Из сказанного, я полагаю, очевидно, что изначала все разумные начала были сотворены наилучшим образом, — и если бы они остались такими, как были созданы вначале, то были бы чужды всякого порока. Теперь они впадают в пороки по осознанному предпочтению. Следовательно, те, которые пребыли такими, какими были созданы изначала, обладают блаженством. Из бестелесных одни только ангелы изменились, и то не все они, а [лишь] некоторые из них, — те, которые, увлекшись к низменному, возымели склонность [стремление] к земному, отступив от общения с верховным и с Богом.

Итак, из того, что доказано, очевидно, что поскольку, яы по природе изменчивы, то и можения осознанного предпочтения у нас изменчивы. Однако, на том основании, что мы имеем изменчивые можения, никто не должен обвинять Бога в том, что мы порочны. Ведь пороки заключаются не в можениях, а в привычках, — а привычки приобретаются по осознанному предпочтению. Следовательно, мы становимся порочными по осознанному предпочтению, а не таковы по природе. То, что говорится, всякий мог бы лучше [точнее] уразуметь следующим образом.

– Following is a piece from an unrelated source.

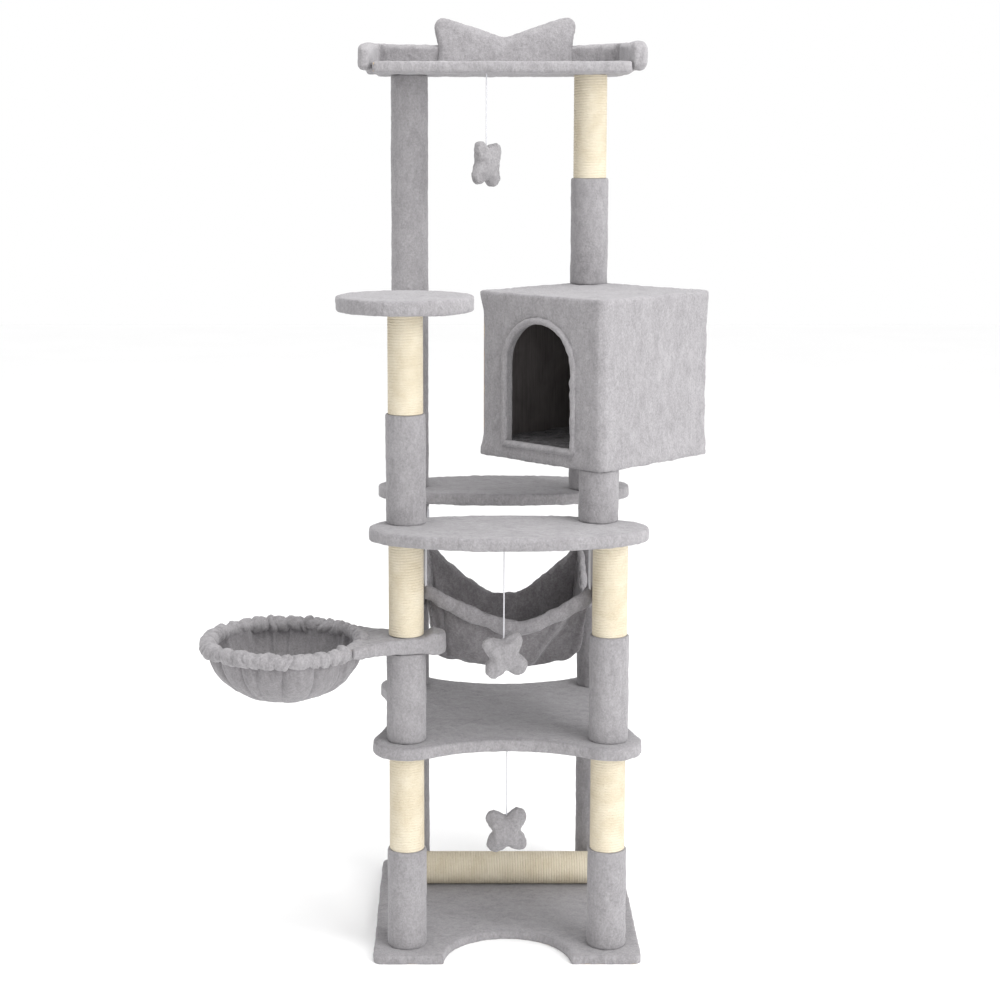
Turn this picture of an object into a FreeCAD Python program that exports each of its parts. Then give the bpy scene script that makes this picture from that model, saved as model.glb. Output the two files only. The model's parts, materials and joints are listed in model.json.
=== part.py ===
import FreeCAD, Part
import Sketcher
import os

Vector = FreeCAD.Vector
UP = Vector(0, 0, 1)

doc = FreeCAD.newDocument("cat_tree")

# ---------------------------------------------------------------- driving dimensions (mm)
# Origin: centre of the base on the floor. +X to the right, +Y to the rear, +Z up.
SIZES = {
    # materials
    "plush_skin": 3, "joint_gap": 0.3,
    # levels, from the floor up
    "base_thickness": 17, "lower_post_length": 374, "platform_thickness": 24,
    "middle_post_length": 386, "perch_post_length": 389, "perch_thickness": 28,
    "house_post_length": 97, "house_height": 314, "roof_post_length": 407, "top_thickness": 22,
    # posts
    "post_reach": 187.5, "upper_right_reach": 166.5,
    "tube_radius": 30, "tube_bore_radius": 26, "sisal_radius": 32.5, "sleeve_radius": 36.5,
    "lower_sleeve_length": 188, "middle_sleeve_length": 200, "perch_sleeve_length": 202,
    "roof_sleeve_length": 207, "plug_length": 20,
    # base, platform and steps
    "base_width": 500, "base_corner": 16, "notch_radius": 118,
    "lobe_radius": 62.5, "front_dip": 58, "side_dip": 30,
    "step_half_width": 254, "step_half_depth": 112, "front_step_y": 224, "rear_step_y": 208,
    "perch_radius": 125, "crossbar_y": 115, "crossbar_length": 396,
    # house
    "house_width": 316, "house_corner": 17, "wall_inset": 7, "house_plate": 12,
    "panel_thickness": 9,
    "lining_thickness": 2, "mat_thickness": 18, "mat_edge": 8,
    "door_half_width": 82.5, "door_sill": 33, "door_spring": 179.5, "piping_width": 11,
    "piping_lip": 4,
    # top platform
    "top_centre_x": -9, "top_width": 492, "top_depth": 300, "top_front_y": 37,
    "bolster_thickness": 26, "bolster_height": 73, "crest_centre_x": 3, "crest_half_width": 153,
    "crest_height": 123, "crest_dip": 31, "crest_thickness": 24, "crest_foot_inset": 14,
    "crest_side_height": 76, "crest_shoulder_height": 101, "crest_crown_inset": 28,
    "crest_slope_x": 64, "crest_slope_drop": 12,
    # basket
    "arm_drop": 201, "arm_thickness": 32, "basket_x": -412, "ring_radius": 159,
    "ring_width": 33, "bowl_depth": 106, "bowl_skin": 4, "neck_x": -275, "neck_half_width": 80,
    "waist_x": -216, "waist_half_width": 44, "post_pad_radius": 38, "knob_x": -135,
    "knob_radius": 22, "frame_thickness": 12, "frame_margin": 8,
    # hammock
    "hammock_bottom": 526, "hammock_rim": 706, "hammock_skin": 6, "hammock_half_width": 156,
    "hammock_half_depth": 164, "belly_half_width": 146, "belly_half_depth": 112,
    "hammock_sag": 74, "side_sag": 46, "loop_radius": 2.5, "loop_inset": 4,
    "hook_drop": 14, "hook_ring_radius": 6, "hook_wire_radius": 1.5, "hook_grip": 10,
    # fasteners
    "bolt_radius": 4, "hole_radius": 4.3, "stud_length": 60, "head_radius": 9,
    "head_height": 4, "counterbore_radius": 10, "bolt_grip": 16, "foot_recess": 1,
    "staple_width": 10, "staple_wire": 1, "staple_leg": 9, "leg_hole_radius": 0.9,
    # toys
    "cord_radius": 1.25, "lobe_size": 22, "lobe_spread_x": 22, "lobe_spread_z": 20,
    "toy_thickness": 40, "toy_core_radius": 28, "tab_length": 3, "tab_radius": 2.5,
    "top_toy_x": -38, "top_toy_y": 60, "top_cord": 140,
    "middle_toy_x": -9, "middle_toy_y": -250, "middle_cord": 178,
    "lower_toy_x": 0, "lower_toy_y": -150, "lower_cord": 135,
}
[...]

Выше мы говорили, что можение есть то, через что мы можем делать все, что делаем. А всякое можение к осознанному предпочтениюодно и то же для противоположных [предпочтений]: ведь одно и то же можение — для того, чтобы лгать и говорить правду, и одно и то же можение для того, чтобы быть целомудренным и жить распутно. Но отнюдь не одна и та же привычка для противоположных [предпочтений], как, например, для того, чтобы распутствовать и быть целомудренным, или для того, чтобы лгать и говорить правду; но для противоположных [предпочтений существуют] противоположные привычки: так, быть целомудренным есть свойство добродетельной привычки, а распутствовать — порочной. Следовательно, пороки не от можений, а от привычек и осознанных предпочтений. Действительно, не можение производит то, что мы неумеренно живем или говорим неправду, но осознанное предпочтение. От нас ведь зависело, говорить правду, то есть не лгать. Итак, если порок не есть можение, но — привычка, то не Тот, Кто дал нам можение, есть виновник нашей порочности, а именно привычка, приобретаемая нами, через нас и по причине нас самих. Ведь посредством упражнения возможно приобрести [выработать] противоположную привычку, а не дурную [порочную].

А отличается можение от привычки тем, что все можения — природны [прирождены], а привычки приобретаются; также и тем, что можения не могут быть усвояемы с помощью научения, привычки же образуются через научение [усвоение] и обычай. Итак, если можение есть нечто природное и не может быть усвоено, а привычка приобретается и усваивается, то не природа служит причиной пороков, но дурное воспитание, вследствие которого приобретаются дурные привычки. Ведь показано, что всякая привычка приобретается нами. А что силы природны, это очевидно из того, что все имеют одни и те же силы, за исключением увечных. Наоборот же, что привычки не прирожденны, очевидно, из того, что не все имеют одни и те же привычки, но всякий — иные, а природное ведь одно и то же у всех.